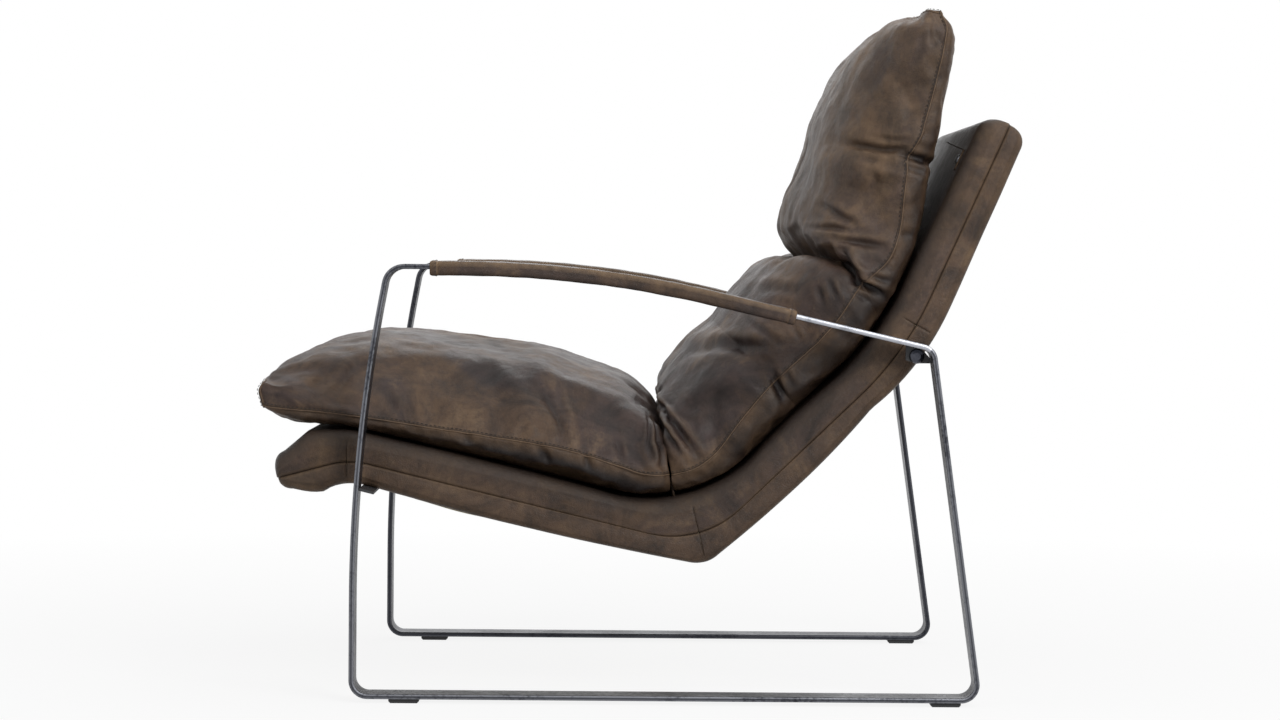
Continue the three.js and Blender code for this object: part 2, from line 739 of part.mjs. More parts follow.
// Dust cover under the seat, over the edges of the leather

function addDustCover() {
  const span = stationsBetween(shellStations, dustCoverStart, creaseAlong - dustCoverToCrease);
  const cover = loft(span, ({ belowLength }) => boxSection(dustCoverHalfWidth,
    -belowLength - clearance - dustCoverThickness, -belowLength - clearance));
  addPiece('dust_cover', cover, dustCloth);
}

// Bent side rails, cross rods and webbing inside the shell

function addShellFrame() {
  const bolt = boltPlace();
  const frontBolt = frontBoltFrame();
  const rail = loft(stationsBetween(shellStations, railStart, railEnd),
    () => circleSection(railX, -railDepth, railRadius, rodSteps));
  const socket = rod(frontBoltHole / 2, -belowSeat, belowSeat + frontBolt.tip + clearance)
    .rotateX(frontBolt.tilt).translate(railX, frontBolt.y, frontBolt.z);
  const drilled = cutAway(rail, [socket]);
  addPiece('shell_rail_left', drilled, steel);
  addPiece('shell_rail_right', mirrored(drilled), steel);

  const crossLength = 2 * (railX - railRadius - clearance);
  crossPlaces.forEach(([name, along]) => {
    const [, y, z] = placed(stationAt(shellStations, along), [0, -railDepth]);
    const cross = pointAcross(rod(railRadius, -crossLength / 2, crossLength), 1);
    addPiece(`shell_cross_${name}`, cross, steel, [0, y, z]);
  });

  const lugSpan = stationsBetween(shellStations,
    bendAlong + boltAlong - lugLength / 2, bendAlong + boltAlong + lugLength / 2);
  const lugX = railX + railRadius + clearance;
  const lugBody = loft(lugSpan, ({ belowLength }) => {
    const low = coverThickness + 2 * clearance - belowLength;
    return [[lugX, low], [lugX + lugThickness, low], [lugX + lugThickness, -lugTop], [lugX, -lugTop]];
  });
  const lug = cutAway(lugBody, [pointAcross(
    rod(boltHole / 2, -overrun, lugThickness + 2 * overrun), 1).translate(lugX, bolt.y, bolt.z)]);
  addPiece('shell_lug_left', lug, steel);
  addPiece('shell_lug_right', mirrored(lug), steel);
}

// Elastic straps, hooked over the two side rails
function addWebbing() {
  const hookEnd = -Math.PI / 4;
  const near = railRadius + clearance;
  const far = near + webbingThickness;
  const right = (radius) => arcPoints(railX, -railDepth, radius, hookEnd, Math.PI / 2, arcSteps);
  const left = (radius) => right(radius).map(([x, height]) => [-x, height]).reverse();
  const outline = [...right(far), ...left(far), ...left(near).reverse(), ...right(near).reverse()];
  const [front, crease, bend, top] = crossPlaces.map(([, along]) => along);
  const rows = [
    ['seat', front, crease, seatWebbingCount],
    ['lumbar', crease, bend, backWebbingCount],
    ['back', bend, top, backWebbingCount],
  ];
  rows.forEach(([row, start, end, count]) => {
    for (let i = 0; i < count; i += 1) {
      const middle = start + (end - start) * (i + 0.5) / count;
      const span = stationsBetween(shellStations, middle - webbingWidth / 2, middle + webbingWidth / 2);
      addPiece(`${row}_webbing_${i + 1}`, loft(span, () => outline), webbing);
    }
  });
}

// Rear fixings

function addRearFixings() {
  const bolt = boltPlace();
  const cornerIndex = frameCorners.indexOf(rearCorner);
  const under = frameInnerCorners[cornerIndex];
  const { arriving, leaving } = cornerTurn(frameInnerCorners, cornerIndex, true);
  const underRail = (y) => under.z - clearance + (y - under.y) * arriving[1] / arriving[0];
  const besideLeg = (z) => under.y - clearance + (z - under.z) * leaving[0] / leaving[1];
  const frontY = bolt.y - gussetReach;
  const lowZ = bolt.z - gussetDrop;
  const cornerZ = underRail(under.y - gussetChamfer);
  const outline = [
    [frontY, bolt.z - gussetRise], [bolt.y, lowZ], [besideLeg(lowZ), lowZ],
    [besideLeg(under.z - gussetChamfer), under.z - gussetChamfer],
    [under.y - gussetChamfer, cornerZ], [frontY, underRail(frontY)],
  ];
  const gussetX = barInnerX + gussetInset;
  const hole = arcPoints(bolt.y, bolt.z, boltHole / 2, 0, 2 * Math.PI * (roundSteps - 1) / roundSteps,
    roundSteps - 1);
  const gusset = plate(outline, [hole], gussetX, gussetThickness);

  const collarLength = gussetX - shellHalfWidth - 2 * clearance;
  const collar = cutAway(rod(collarDiameter / 2, 0, collarLength),
    [rod(boltHole / 2, -overrun, collarLength + 2 * overrun)]);
  const headX = gussetX + gussetThickness + clearance;
  const endX = railX + railRadius + clearance;
  const dome = arcPoints(0, 0, 1, 0, Math.PI / 2, edgeSteps).map(([radius, height]) =>
    [radius * boltHead / 2, boltHeadHeight * (boltEdgeShare + (1 - boltEdgeShare) * height)]);
  const boltBody = turned([
    [0, endX - headX], [boltShank / 2, endX - headX], [boltShank / 2, 0], [boltHead / 2, 0],
    ...dome.slice(0, -1), [0, boltHeadHeight],
  ]);
  sides.forEach(([side, sign]) => {
    addPiece(`rear_gusset_${side}`, sign > 0 ? gusset : mirrored(gusset), steel);
    addPiece(`rear_collar_${side}`, pointAcross(collar.clone(), sign), zinc,
      [sign * (shellHalfWidth + clearance), bolt.y, bolt.z]);
    addPiece(`rear_bolt_${side}`, pointAcross(boltBody.clone(), sign), steel, [sign * headX, bolt.y, bolt.z]);
  });
}

// Front fixings

function addFrontFixings() {
  const { tilt, startY, y, z, underAt, tip } = frontBoltFrame();
  const endY = startY + bracketLength;
  const top = (place) => underAt(place) - clearance;
  const outline = [
    [startY, top(startY) - bracketThickness], [endY, top(endY) - bracketThickness],
    [endY, top(endY)], [startY, top(startY)],
  ];
  const bracketInner = railX - bracketReach;
  const outerX = overallWidth / 2 - bracketLegMargin;
  const drill = rod(frontBoltHole / 2, -belowSeat, 2 * belowSeat).rotateX(tilt).translate(railX, y, z);
  const bracket = cutAway(plate(outline, [], bracketInner, outerX - bracketInner), [drill]);

  const headTop = -2 * clearance - bracketThickness;
  const bolt = turned([
    [0, headTop - frontBoltHeadHeight],
    [frontBoltHead / 2 - frontBoltChamfer, headTop - frontBoltHeadHeight],
    [frontBoltHead / 2, headTop - frontBoltHeadHeight + frontBoltChamfer], [frontBoltHead / 2, headTop],
    [frontBoltShank / 2, headTop], [frontBoltShank / 2, tip], [0, tip],
  ]).rotateX(tilt);
  sides.forEach(([side, sign]) => {
    addPiece(`front_bracket_${side}`, sign > 0 ? bracket : mirrored(bracket), steel);
    addPiece(`front_bolt_${side}`, bolt, zinc, [sign * railX, y, z]);
  });
}

// Cushions lie on a line just off the shell, which runs straight on past the knee

const onShell = aboveSeat + cushionGap;
const seatHalfWidth = shellHalfWidth - seatInset;
const backHalfWidth = shellHalfWidth - backInset;

function cushionLine() {
  const lean = Math.atan2(backHeading[1], backHeading[0]);
  const frontY = kneeY - seatHeading[0] * seatOverhang;
  const frontZ = kneeZ - seatHeading[1] * seatOverhang;
  const neckY = bendY + backHeading[0] * neckFromBend;
  const neckZ = bendZ + backHeading[1] * neckFromBend;
  const line = [
    corner(frontY, frontZ),
    corner(creaseY, creaseZ, creaseTopRadius + onShell, creaseSteps),
    corner(bendY, bendZ, bendRadius, bendSteps),
    corner(neckY, neckZ, neckRadius, bendSteps),
    corner(neckY + Math.cos(lean + headLean) * backTopFromNeck,
      neckZ + Math.sin(lean + headLean) * backTopFromNeck),
  ];
  // Any distance does for the lines beside it, since only their directions are used
  const base = offsetCorners(line, onShell);
  const beside = (distance) => roundedPath(offsetCorners(base, distance));
  return stationsOf(roundedPath(base), beside(-joinHeight), beside(joinHeight));
}

function cushionSection(halfWidth, seam, crown, overPower, lift = 0) {
  const bow = (angle, power) => {
    const c = Math.cos(angle);
    const s = Math.sin(angle);
    return [Math.sign(c) * Math.abs(c) ** (2 / power), Math.abs(s) ** (2 / power)];
  };
  const over = Array.from({ length: crownSteps }, (_, k) => {
    const [x, height] = bow(Math.PI * k / crownSteps, overPower);
    return [x * halfWidth, seam + (crown - seam) * height];
  });
  const under = Array.from({ length: underSteps }, (_, k) => {
    const [x, height] = bow(Math.PI * (1 + k / underSteps), underPower);
    return [x * halfWidth, seam + (lift - seam) * height];
  });
  return [...over, ...under];
}

function addCushions() {
  const line = cushionLine();
  const creaseStart = line[1].along;
  const split = creaseStart + cushionSplit;
  const halfJoin = joinThickness / 2 + clearance;

  const seatEnd = split - halfJoin;
  const seat = loft(
    Array.from({ length: seatStations + 1 }, (_, k) => {
      const share = (1 - Math.cos(Math.PI * k / seatStations)) / 2;
      return { ...stationAt(line, seatEnd * share), share };
    }),
    ({ share }) => {
      const draw = seatSideDraw * Math.sin(Math.PI * share);
      const width = seatHalfWidth * curveAt(seatWidthShares, share) - draw;
      const crown = seatCrown * curveAt(seatCrownShares, share);
      const seam = seatCrown * curveAt(seatSeamShares, share);
      return cushionSection(width, seam, crown, curveAt(seatPowerShares, share));
    });
  addPiece('seat_cushion', seat, cushionLeather);

  const backStart = split + halfJoin;
  const backLength = line.at(-1).along - backStart;
  const bounds = [0, ...channelShares, 1];
  const pillows = bounds.slice(1).flatMap((end, i) => Array.from({ length: pillowStations }, (_, k) => {
    const inPillow = (1 - Math.cos(Math.PI * k / pillowStations)) / 2;
    return { share: bounds[i] + (end - bounds[i]) * inPillow, inPillow };
  }));
  const back = loft(
    [...pillows, { share: 1, inPillow: 1 }].map((place) =>
      ({ ...stationAt(line, backStart + backLength * place.share), ...place })),
    ({ share, inPillow }) => {
      const pull = bounds.reduce((most, channel) =>
        Math.max(most, 1 - Math.abs(share - channel) / channelHalfShare), 0);
      const draw = pillowDraw * Math.sin(Math.PI * inPillow) + channelDraw * pull;
      return cushionSection(backHalfWidth - draw, backCrown * curveAt(backSeamShares, share),
        backCrown * curveAt(backCrownShares, share), curveAt(backPowerShares, share),
        backCrown * curveAt(backLiftShares, share));
    });
  addPiece('back_cushion', back, cushionLeather);

  const strip = loft(stationsBetween(line, split - joinThickness / 2, split + joinThickness / 2),
    () => boxSection(backHalfWidth - joinSide, clearance, joinHeight));
  addPiece('cushion_join', strip, cushionLeather);
}

// Head straps and their snaps

function addStraps() {
  const strapX = shellHalfWidth - strapInset;
  const foot = stationAt(shellStations, shellLength - strapBelowTop);
  const lift = foot.aboveLength + 2 * clearance;
  const section = () => boxSection(strapWidth / 2, lift, lift + strapThickness);
  const span = stationsBetween(shellStations, foot.along, foot.along + strapFoot);
  const [reachY, reachZ] = [strapRise * foot.above[0], strapRise * foot.above[1]];
  const head = span.at(-1);
  const strap = loft([...span, { ...head, y: head.y + reachY, z: head.z + reachZ }], section);
  const [, lowY, lowZ] = placed(foot, [0, lift + strapThickness]);
  const [, highY, highZ] = placed(head, [0, lift + strapThickness]);
  const tilt = Math.atan2(highZ - lowZ, highY - lowY);
  const snapY = (lowY + highY) / 2 - Math.sin(tilt) * clearance;
  const snapZ = (lowZ + highZ) / 2 + Math.cos(tilt) * clearance;
  const snap = turned([
    [0, 0], [snapDiameter / 2, 0], [snapDiameter / 2, snapEdge],
    [snapTopDiameter / 2, snapHeight], [0, snapHeight],
  ]).rotateX(tilt);
  sides.forEach(([side, sign]) => {
    addPiece(`head_strap_${side}`, strap, shellLeather, [sign * strapX, 0, 0]);
    addPiece(`strap_snap_${side}`, snap, zinc, [sign * strapX, snapY, snapZ]);
  });
}

addSideFrames();
addGlides();
addArmSleeves();
addShell();
addDustCover();
addShellFrame();
addWebbing();
addRearFixings();
addFrontFixings();
addCushions();
addStraps();

export default chair;
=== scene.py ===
"""Leather lounge chair around its CAD frame: steel loops, padded leather shell, loose cushions.

Lengths below are millimetres, as in the part's source, and become metres in the meshes.
X runs across the chair, the sitter faces -Y and sits with the left arm at +X, Z is up.
"""

import math
from collections import namedtuple
from functools import cached_property

import bpy
import numpy as np
from mathutils import Matrix, Vector, noise


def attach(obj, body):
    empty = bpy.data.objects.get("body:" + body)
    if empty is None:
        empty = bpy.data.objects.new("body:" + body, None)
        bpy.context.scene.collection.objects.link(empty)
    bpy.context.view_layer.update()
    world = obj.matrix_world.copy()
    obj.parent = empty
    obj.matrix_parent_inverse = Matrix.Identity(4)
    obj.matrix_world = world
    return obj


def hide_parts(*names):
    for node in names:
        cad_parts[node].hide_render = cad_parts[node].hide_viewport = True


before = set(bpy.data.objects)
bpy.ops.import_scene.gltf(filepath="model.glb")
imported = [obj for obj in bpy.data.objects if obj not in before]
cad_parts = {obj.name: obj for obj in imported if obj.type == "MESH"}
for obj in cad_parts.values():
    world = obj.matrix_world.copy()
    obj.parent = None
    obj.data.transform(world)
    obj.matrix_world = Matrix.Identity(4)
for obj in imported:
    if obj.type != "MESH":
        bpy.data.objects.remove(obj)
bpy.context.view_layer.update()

MM = 0.001
SIDES = (("left", 1.0), ("right", -1.0))
ARC_STEPS = 12
BOW_STEPS = 24
CREASE_STEPS = 24
BEND_STEPS = 16

Corner = namedtuple("Corner", "y z radius steps", defaults=(0.0, 1))

# Camera in metres, as the photograph was taken
CAMERA_PLACE = (4.360, -0.0175, 0.5375)
FOCAL_PIXELS = 3408.7
FRAME_WIDTH = 1280
SENSOR_WIDTH = 36.0
CLIP_END = 50.0
ROLL = math.radians(0.46)
AIM_PIXELS = (15.0, 110.0)  # image centre, right of and below the point straight ahead

# Light and floor, in metres and watts
WHITE = (1.0, 1.0, 1.0, 1.0)
AMBIENT = 0.3
FLOOR_WHITE = 0.88
FLOOR_PALE = 0.86
FLOOR_BOUNCE = 0.42
SHADOW_NEAR = 0.6
SHADOW_FAR = 2.2
FLOOR_REACH = 14.0
LAMPS = (
    # name, place, aim, the lamp's two sizes, power
    ("overhead", (0.6, 0.5, 2.9), (0.0, 0.0, 0.3), 2.6, 2.2, 15.0),
    ("front_side", (2.6, -2.4, 1.6), (0.0, 0.0, 0.4), 1.8, 1.8, 9.0),
    ("rear_side", (2.8, 1.5, 1.9), (0.0, 0.1, 0.4), 1.6, 1.6, 60.0),
    ("far_side", (-2.8, 0.2, 1.9), (0.0, 0.0, 0.4), 1.8, 1.8, 12.0),
)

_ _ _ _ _

Retype, word for word, every line from the line with "addSideFrames();" to the line with "BEND_STEPS = 16", inclusive. Add nothing.

addSideFrames();
addGlides();
addArmSleeves();
addShell();
addDustCover();
addShellFrame();
addWebbing();
addRearFixings();
addFrontFixings();
addCushions();
addStraps();

export default chair;
=== scene.py ===
"""Leather lounge chair around its CAD frame: steel loops, padded leather shell, loose cushions.

Lengths below are millimetres, as in the part's source, and become metres in the meshes.
X runs across the chair, the sitter faces -Y and sits with the left arm at +X, Z is up.
"""

import math
from collections import namedtuple
from functools import cached_property

import bpy
import numpy as np
from mathutils import Matrix, Vector, noise


def attach(obj, body):
    empty = bpy.data.objects.get("body:" + body)
    if empty is None:
        empty = bpy.data.objects.new("body:" + body, None)
        bpy.context.scene.collection.objects.link(empty)
    bpy.context.view_layer.update()
    world = obj.matrix_world.copy()
    obj.parent = empty
    obj.matrix_parent_inverse = Matrix.Identity(4)
    obj.matrix_world = world
    return obj


def hide_parts(*names):
    for node in names:
        cad_parts[node].hide_render = cad_parts[node].hide_viewport = True


before = set(bpy.data.objects)
bpy.ops.import_scene.gltf(filepath="model.glb")
imported = [obj for obj in bpy.data.objects if obj not in before]
cad_parts = {obj.name: obj for obj in imported if obj.type == "MESH"}
for obj in cad_parts.values():
    world = obj.matrix_world.copy()
    obj.parent = None
    obj.data.transform(world)
    obj.matrix_world = Matrix.Identity(4)
for obj in imported:
    if obj.type != "MESH":
        bpy.data.objects.remove(obj)
bpy.context.view_layer.update()

MM = 0.001
SIDES = (("left", 1.0), ("right", -1.0))
ARC_STEPS = 12
BOW_STEPS = 24
CREASE_STEPS = 24
BEND_STEPS = 16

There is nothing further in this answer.